Something I’ve noticed is that maternity clothes are only super cute when you’re not pregnant and happen to be walking by the maternity section. I walked through the section on the regular whenever I wasn’t pregnant and it was the same thing errytime… awww, to have a cute belly and dress it all cute and be all cute! When you’re actually pregnant, it’s NOT THE SAME and everything makes you feel 900 years old and 900 pounds. So I’m trying to stretch out the regular clothes as long as I can.
Enter, this item. I saw this cute-ish metallic-ish sweatshirt and wanted to see if it would work.
I quickly learned it did not. ABORT. ABORT.
After a handful of items that did not fit the bill (and having two melting down children in the dressing room with me) I just went with my cami for the shot.
P.S. The rubber band trick is totally the rage with my pants right now. And it happens to be one of Maddie’s tiny little ponytail holders, so I expect it to snap at any given moment.
…technically 12 1/2 weeks… You know how this goes. Every day counts, man.
Nothing to report, really! This one just feels like normal life is going on and I’m not really all that obsessed? Or worried? Or focused on every little belly twinge or spotting or barfy detail? I don’t know how to describe it except to say that I have absolutely no fear this pregnancy. It’s a really awesome feeling and a HUGE relief. It’s made all the difference, not carrying around the extra stress that I had with the other two pregnancies.

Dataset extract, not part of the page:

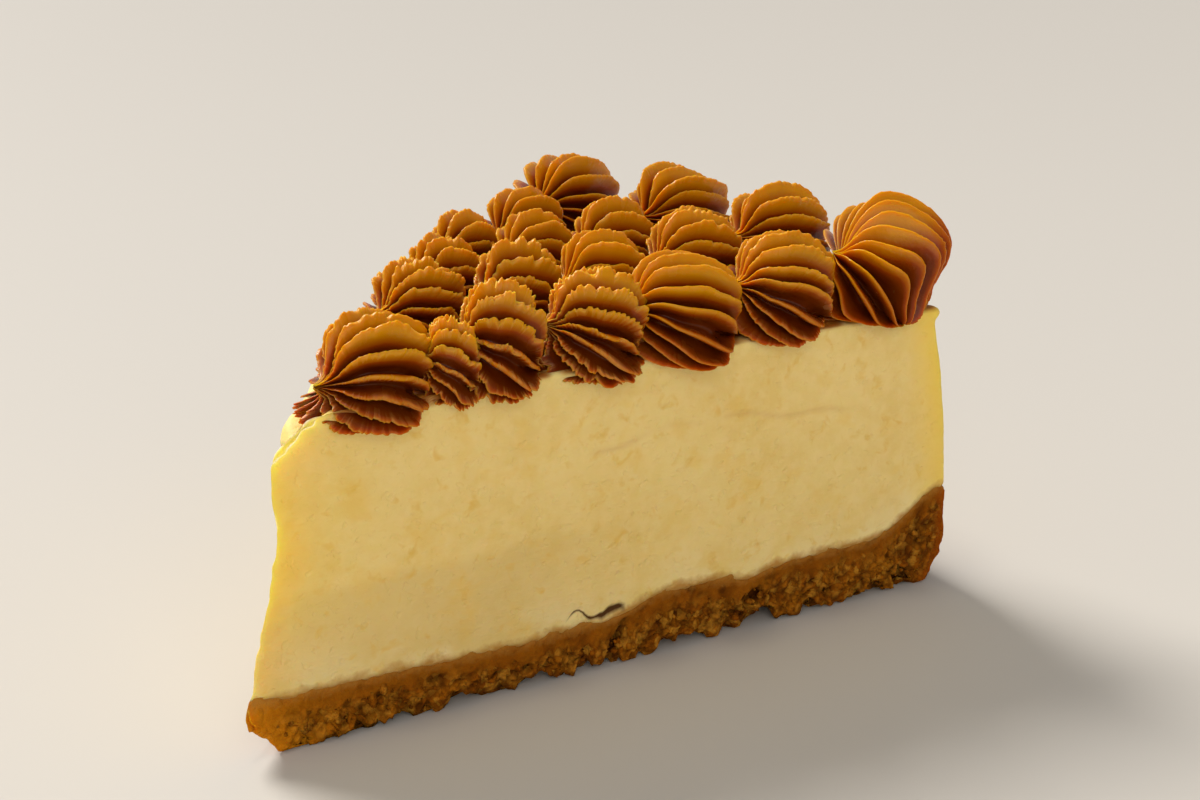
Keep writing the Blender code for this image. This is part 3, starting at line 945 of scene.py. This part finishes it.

# %% [markdown]
# ## Filling finish
# Baked cream cheese is pale warm yellow and lets light a little way in, so thin edges glow and no
# shadow is hard. Its tone drifts in broad patches with fine curd in them, deeper yellow clouds and
# flecks, a chalky paleness low down and a darker lower left.

# %% Filling colour
CREAM, LIGHT_CREAM, CURD = (0.85, 0.61, 0.195), (0.90, 0.675, 0.250), (0.93, 0.71, 0.29)
LOW_LEFT_DARK_CREAM, CHALK = (0.72, 0.515, 0.185), (0.95, 0.79, 0.43)
CLOUD_YELLOW, FLECK_YELLOW = (0.86, 0.54, 0.09), (0.80, 0.47, 0.060)
filling_finish, tree, shader = start_material(
    "baked_cream_cheese",
    0.52,
    Subsurface_Weight=0.45,
    Subsurface_Radius=(1.0, 0.55, 0.2),
    Subsurface_Scale=0.0032,
    Specular_IOR_Level=0.22,
)
place = object_place(tree)
broad = noise(tree, place, 55, 4)
fine = noise(tree, place, 420, 4)
colour = blend(tree, spread(tree, broad, 0.35, 0.65), CREAM, LIGHT_CREAM)
colour = blend(tree, spread(tree, fine, 0.40, 0.62, 0, 0.5), colour, CURD)
# Darker cream low on the left of the front face.
colour = blend(tree, mark(tree, "low_left_dark", 0.5), colour, LOW_LEFT_DARK_CREAM)
low_down = spread(tree, number_from_mesh(tree, "above_base"), 1, 9, 0.45, 0)
chalky = maths(tree, "MULTIPLY", spread(tree, noise(tree, place, 120, 3), 0.42, 0.62), low_down)
colour = blend(tree, chalky, colour, CHALK)
clouds = spread(tree, noise(tree, place, 150, 3, 0.6, 0.4), 0.54, 0.74, 0, 0.45)
colour = blend(tree, clouds, colour, CLOUD_YELLOW)
flecks = spread(tree, noise(tree, place, 380, 3, 0.5, 0.5), 0.60, 0.76, 0, 0.60)
colour = blend(tree, flecks, colour, FLECK_YELLOW)
print("cream in", len(tree.nodes), "nodes so far")

# %% [markdown]
# Over that go the marks that ride on the skin: painted shade in the crease, the tip's yellow with a
# painted glow through it, baked rim, painted rim light on the tip's far edge, soaked caramel with
# painted shade under the shells, the brown line where cream meets crumb, and last painted shade in
# the crack, darkest along its middle.

# %% Filling marks on the colour
CREASE_SHADE_TAN, TIP_GLOW_YELLOW, RIM_YELLOW = (0.66, 0.38, 0.12), (0.93, 0.67, 0.085), (0.98, 0.66, 0.085)
EDGE_RIM_LIGHT, SOAKED_AND_SHADED_BROWN = (0.97, 0.84, 0.50), (0.33, 0.10, 0.008)
CRUMB_BROWN, CRACK_SHADE_BROWN = (0.50, 0.222, 0.034), (0.085, 0.028, 0.0005)
# Painted shade along the knife crease.
colour = blend(tree, mark(tree, "crease", 0.30), colour, CREASE_SHADE_TAN)
# The tip's yellow, with a painted glow as if light passed through the thin tip.
colour = blend(tree, mark(tree, "tip_glow", 0.95), colour, TIP_GLOW_YELLOW)
patchy = spread(tree, broad, 0.35, 0.65, 0.5, 1)
skin_share = maths(tree, "MULTIPLY", number_from_mesh(tree, "rim_skin"), patchy)
colour = blend(tree, skin_share, colour, RIM_YELLOW)
# Painted rim light on the tip's far edge.
colour = blend(tree, mark(tree, "tip_rim", 0.4), colour, EDGE_RIM_LIGHT)
# Soaked caramel, with painted shade under the shells.
colour = blend(tree, number_from_mesh(tree, "caramel_soak_and_shade"), colour, SOAKED_AND_SHADED_BROWN)
frayed = spread(tree, fine, 0.3, 0.7, -0.6, 0.6)
ragged = maths(tree, "ADD", number_from_mesh(tree, "above_base"), frayed)
colour = blend(tree, spread(tree, ragged, 0.1, 1.4, 0.9, 0), colour, CRUMB_BROWN)
# Painted shade in the crack, darkest along its middle.
gap = maths(tree, "ABSOLUTE", number_from_mesh(tree, "crack_gap"), 0.0)
gap = maths(tree, "ADD", gap, spread(tree, broad, 0.40, 0.60, -0.22, 0.22))
open_here = number_from_mesh(tree, "crack_reach")
crack = maths(tree, "MULTIPLY", spread(tree, gap, 0.12, 0.62, 1.0, 0), open_here)
colour = blend(tree, crack, colour, CRACK_SHADE_BROWN)
tree.links.new(colour, shader.inputs["Base Color"])
print("marked in", len(tree.nodes), "nodes so far")

# %% [markdown]
# The cut face carries short slanting knife strokes finer than a hair, and small pits. The strokes
# come from noise on coordinates that are stretched along the knife's way.

# %% Filling surface
strokes_way = add(
    tree,
    "ShaderNodeMapping",
    {"Vector": place, "Rotation": (0.0, np.radians(16), np.radians(22.5)), "Scale": (260, 900, 1500)},
).outputs["Vector"]
strokes = noise(tree, strokes_way, 1.0, 3, 0.6)
pits = spread(tree, noise(tree, place, 700, 2), 0.30, 0.42)
height = maths(tree, "ADD", maths(tree, "MULTIPLY", strokes, 0.7), maths(tree, "MULTIPLY", pits, 0.5))
height = maths(tree, "ADD", height, fine)
bump(tree, shader, height, 0.00022, 0.8)
give([filling], filling_finish)

# %% [markdown]
# ## Biscuit finish
# Crushed biscuit is many browns at once: golden lumps and pale specks of flour, with painted shade in
# its creases, holes and split. Numbers from the mesh put that painted shade in the creases. A pattern
# of cells, pushed about by noise, gives every small crumb its own tone and paints shade in the gaps
# between crumbs, but only where the base isn't packed.

# %% Biscuit crumbs
CREASE_SHADE_DARK, BISCUIT, LIGHT_BISCUIT = (0.046, 0.010, 0.0004), (0.33, 0.094, 0.003), (0.47, 0.170, 0.008)
GOLDEN, GAP_SHADE_DARK, GRAIN_DARK = (0.59, 0.265, 0.026), (0.075, 0.018, 0.0006), (0.080, 0.023, 0.001)
biscuit_finish, tree, shader = start_material(
    "biscuit_crumb",
    0.85,
    Subsurface_Weight=0.25,
    Subsurface_Radius=(1.0, 0.45, 0.1),
    Subsurface_Scale=0.0012,
    Specular_IOR_Level=0.05,
)
place = object_place(tree)
grain = noise(tree, place, 900, 4, 0.65)
patch = noise(tree, place, 240, 3)
push = add(tree, "ShaderNodeTexNoise", {"Vector": place, "Scale": 520, "Detail": 3}).outputs["Color"]
pushed = add(tree, "ShaderNodeVectorMath", {0: push, "Scale": 0.0018}, operation="SCALE").outputs[0]
crumbs_at = add(tree, "ShaderNodeVectorMath", {0: place, 1: pushed}, operation="ADD").outputs[0]
crumbs_seen = add(tree, "ShaderNodeTexVoronoi", {"Vector": crumbs_at, "Scale": 820})
crumb_tone, from_crumb = crumbs_seen.outputs["Color"], crumbs_seen.outputs["Distance"]
packed = number_from_mesh(tree, "packed_band")
loose = spread(tree, packed, 0, 1, 1, 0.22)
# Painted shade in creases, holes and the split, from the crag number.
colour = blend(tree, spread(tree, number_from_mesh(tree, "crag"), 0.1, 0.75), CREASE_SHADE_DARK, BISCUIT)
colour = blend(tree, spread(tree, patch, 0.45, 0.70, 0, 0.6), colour, LIGHT_BISCUIT)
golden = maths(tree, "MULTIPLY", spread(tree, crumb_tone, 0.45, 0.85, 0, 0.65), loose)
colour = blend(tree, golden, colour, GOLDEN)
# Painted shade in the gaps between crumbs.
gaps = maths(tree, "MULTIPLY", spread(tree, from_crumb, 0.42, 0.80, 0, 0.65), loose)
colour = blend(tree, gaps, colour, GAP_SHADE_DARK)
colour = blend(tree, spread(tree, grain, 0.35, 0.5, 0.5, 0), colour, GRAIN_DARK)
print("crumbs in", len(tree.nodes), "nodes so far")

# %% [markdown]
# The packed band has soaked up butter and is darker and smoother. The tin's side is baked darker, the
# tip catches the light, and the top edge is smeared with cream.

# %% Biscuit marks and surface
BUTTERED, BAKED = (0.26, 0.074, 0.0016), (0.34, 0.068, 0.001)
TIP_GOLD, SMEARED_TAN = (0.76, 0.262, 0.005), (0.46, 0.205, 0.034)
colour = blend(tree, spread(tree, packed, 0, 1, 0, 0.6), colour, BUTTERED)
colour = blend(tree, mark(tree, "tin_side", 0.7), colour, BAKED)
colour = blend(tree, mark(tree, "tip_lit", 0.80), colour, TIP_GOLD)
frayed = spread(tree, grain, 0.3, 0.7, -0.6, 0.6)
smear = maths(tree, "ADD", number_from_mesh(tree, "below_cream"), frayed)
colour = blend(tree, spread(tree, smear, -0.5, 1.3, 0.75, 0), colour, SMEARED_TAN)
tree.links.new(colour, shader.inputs["Base Color"])
raised = maths(tree, "MULTIPLY", spread(tree, from_crumb, 0, 0.8, 1.4, 0), loose)
bump(tree, shader, maths(tree, "ADD", maths(tree, "ADD", grain, patch), raised), 0.0005, 0.9)
give([crumb_base, loose_crumbs], biscuit_finish)

# %% [markdown]
# ## Caramel finish
# Thick cooked milk caramel is glossy and lets red light through. A fin's thin edge gets a painted
# golden glow, as if light passed it, and a groove painted shade, nearly black-brown. The fin number
# from the mesh drives that, and torn edges are rougher and paler. Beside each tail a pale painted
# sheen stands for the window's reflection. A coat on top would look like plastic, so there is none.

# %% Caramel material
GROOVE_SHADE_BROWN, FIN_BROWN, EDGE_GLOW_GOLD = (0.045, 0.0016, 0.0002), (0.37, 0.060, 0.0005), (0.62, 0.288, 0.0008)
MOTTLE_BROWN, TORN_TAN, PAINTED_SHEEN_TAN = (0.34, 0.080, 0.0008), (0.66, 0.34, 0.060), (0.60, 0.33, 0.16)
caramel_finish, tree, shader = start_material(
    "piped_milk_caramel",
    0.30,
    Subsurface_Weight=0.75,
    Subsurface_Radius=(1.0, 0.48, 0.06),
    Subsurface_Scale=0.0014,
    Specular_IOR_Level=0.17,
)
place = object_place(tree)
glow = number_from_mesh(tree, "fin_glow")
torn = number_from_mesh(tree, "fin_torn")
mottle = noise(tree, place, 180, 3)
grit = noise(tree, place, 1500, 3)
# Painted light and shade: groove shade, then brown fins, then a golden glow on lit edges.
colour = blend(tree, spread(tree, glow, 0.0, 0.34), GROOVE_SHADE_BROWN, FIN_BROWN)
colour = blend(tree, spread(tree, glow, 0.28, 0.76), colour, EDGE_GLOW_GOLD)
colour = blend(tree, spread(tree, mottle, 0.40, 0.7, 0, 0.20), colour, MOTTLE_BROWN)
colour = blend(tree, spread(tree, torn, 0, 1, 0, 0.5), colour, TORN_TAN)
# Painted sheen: the window's reflection beside each tail.
colour = blend(tree, mark(tree, "tail_painted_sheen", 0.75), colour, PAINTED_SHEEN_TAN)
tree.links.new(colour, shader.inputs["Base Color"])
rough = spread(tree, maths(tree, "ADD", mottle, torn), 0.3, 1.4, 0.20, 0.45)
tree.links.new(rough, shader.inputs["Roughness"])
bump(tree, shader, maths(tree, "ADD", maths(tree, "MULTIPLY", grit, 0.4), mottle), 0.00025, 0.5)
give(shells, caramel_finish)

# %% [markdown]
# ## Stage
# A plain pale floor, a hair below the base so that the two faces don't flicker.

# %% Floor
bpy.ops.mesh.primitive_plane_add(size=6, location=(0, 0, -0.00005))
floor = bpy.context.object
floor.name = "floor"
floor_finish, tree, shader = start_material("pale_floor", 0.7, Specular_IOR_Level=0.2)
shader.inputs["Base Color"].default_value = (0.555, 0.535, 0.505, 1)
give([floor], floor_finish)

# %% [markdown]
# ## Light
# The main light comes from behind on the left, as through a wide window. It skims the fins, so their
# edges light up and their near sides stay brown. A small ceiling lamp adds glints, and a large weak
# one in front fills the shadows.

# %% Light
LIGHT_AIM = Vector((0, 0, 0.035))


def soft_light(name, kind, place, power, colour, **settings):
    """A light at place, turned to face the slice: its own settings are size for AREA, angle for SUN."""
    lamp = bpy.data.lights.new(name, kind)
    lamp.energy, lamp.color = power, colour
    for key, value in settings.items():
        setattr(lamp, key, value)
    made = bpy.data.objects.new(name, lamp)
    bpy.context.scene.collection.objects.link(made)
    made.location = place
    made.rotation_euler = (LIGHT_AIM - made.location).to_track_quat("-Z", "Y").to_euler()
    return made


soft_light("window", "SUN", (0.16, 0.80, 0.80), 3.7, (1.0, 0.95, 0.88), angle=np.radians(26))
soft_light("ceiling", "AREA", (-0.12, 0.02, 0.80), 0.6, (1.0, 0.96, 0.90), size=0.10)
soft_light("front_fill", "AREA", (-0.70, -0.75, 0.50), 4.2, (1.0, 0.95, 0.88), size=0.9)
world = bpy.data.worlds.new("studio")
bpy.context.scene.world = world
world.use_nodes = True
world.node_tree.nodes["Background"].inputs["Color"].default_value = (1.0, 0.97, 0.93, 1)
world.node_tree.nodes["Background"].inputs["Strength"].default_value = 0.35
bpy.context.scene.view_settings.view_transform = "Standard"
print(len(bpy.data.lights), "lights and a dim studio round them")

# %% [markdown]
# ## Camera
# The camera looks across the front cut from a little above the slice's top, with a 52 mm lens. It is
# aimed by the way it looks, so that it can be set from the picture's own lines.

# %% Camera
LENS_LENGTH, FILM_WIDTH = 51.84, 36
LOOKS_DOWN = np.radians(19.4)
LOOKS_ALONG = (0.785, 0.620)
lens = bpy.data.cameras.new("camera")
lens.sensor_width = FILM_WIDTH
lens.lens = LENS_LENGTH
lens.clip_start = 0.01
camera = bpy.data.objects.new("camera", lens)
bpy.context.scene.collection.objects.link(camera)
camera.location = (-0.1885, -0.1617, 0.1223)
level = np.cos(LOOKS_DOWN)
sight = Vector((LOOKS_ALONG[0] * level, LOOKS_ALONG[1] * level, -np.sin(LOOKS_DOWN)))
camera.rotation_euler = sight.to_track_quat("-Z", "Y").to_euler()
bpy.context.scene.camera = camera
print("camera", round(camera.location.length / MM), "mm from the slice's middle")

Pregnancy is such a breeding ground for fear, amirite? My heart aches for women who experience loss and others who are just absolutely miserable during their pregnancies. What seems to make everything worse is that we’re actually conditioned to be scared if we DON’T barf every day or feel like junk. Like, I’m feeling great! OH NO SOMETHING MUST BE HORRIBLY WRONG! It’s a cruel mind game, man! All I know is that I’m SO thankful for this free feeling and for my health. I know this baby (girl… prediction officially made) is healthy and thriving and ALIVE.
Also, cheese is a no. I may feel great, but the sight/smell/thought of cheese makes me gag/cry.